Who says an oil spill isn't a perfect opportunity to promote your corporate brand? That was the brilliant PR strategy executed by officials from Esso after an oil spill that occurred near the Chad-Cameroon oil pipeline in October.
The small spill threatened to destroy a village's growing fields, so company flunkies sprang into action, offering villagers three Esso backpacks as compensation for alerting them to the discovery.
The World Bank-financed pipeline project is being carried out near the Kemo area of Chad, and until October, was costing the Exxon-Petronas-Chevron group a whopping $4, 300,000,000.00 ($4.3 billion). That figure has since been revised up to $4,300,000,014.99 (we hear it was because someone in accounting ordered a snuggie -- the backpacks came out of a forgotten warehouse corner somewhere.)
Brendan Schwartz, a researcher collaborating with local NGOs, has been following the developments closely. "The truth is, scientifically, no one knows the extent of the damage Exxon's activities are causing because we don't have enough resources to measure these impacts comprehensively."

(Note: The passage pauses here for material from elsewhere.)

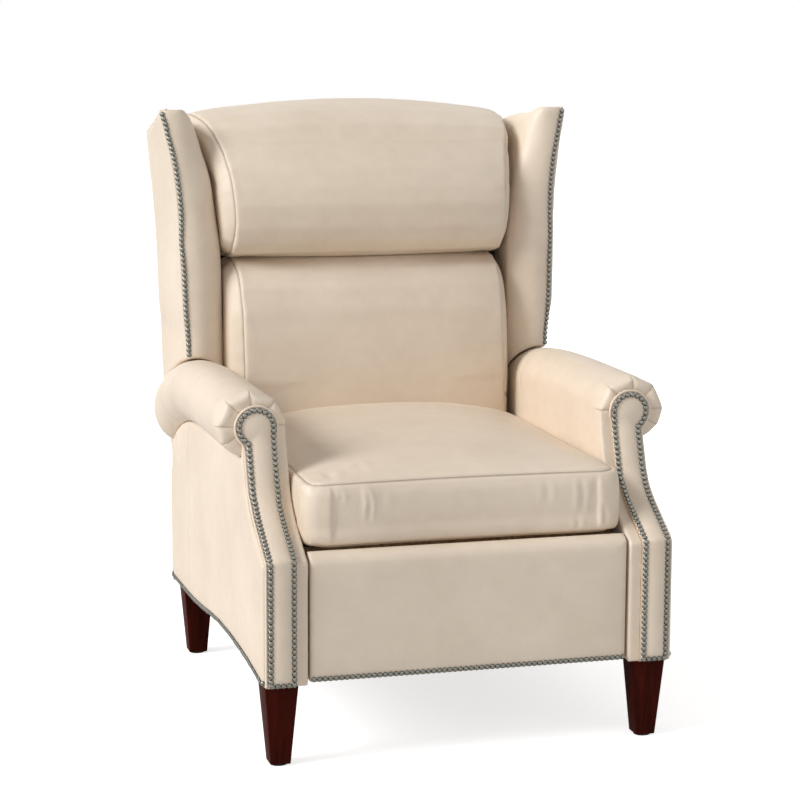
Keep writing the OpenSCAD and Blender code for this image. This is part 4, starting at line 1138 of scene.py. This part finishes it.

He tells the story of a man named Namarde Keiro, a villager whose case was the subject of a hard-hitting expose called "A Humanitarian Disaster in the Making" by AlterNet.
Keiro's fallow land was ruined by the spill and he was one of the villagers offered a company knapsack in compensation. Because of the damage to his property and having given much of his land to the project, this already dirt-poor farmer says he can no longer produce enough food to feed himself, let alone his family, nor can he afford to send his kids to school.
"I am not an agricultural engineer and cannot put a dollar value on the loss of his land," says Schwartz, "But I know that it's worth more than an Esso backpack."
This isn't even the first oil spill related to the project -- depending on who one asks, it's between the third and the fifth documented incident. "Unfortunately, there is a laundry list of cases where the oil companies running the Chad-Cameroon Pipeline Project have committed questionable acts," claims Schwartz. "There are hundreds of cases in which the oil consortium did not properly compensate individuals or communities for their loss of land, crops, et cetera."
Esso representatives did not respond to multiple requests for comments on this story. Word is they might have been too busy digging through some promotional foam beer coolers to hand out to oil-covered seagulls somewhere in Alaska.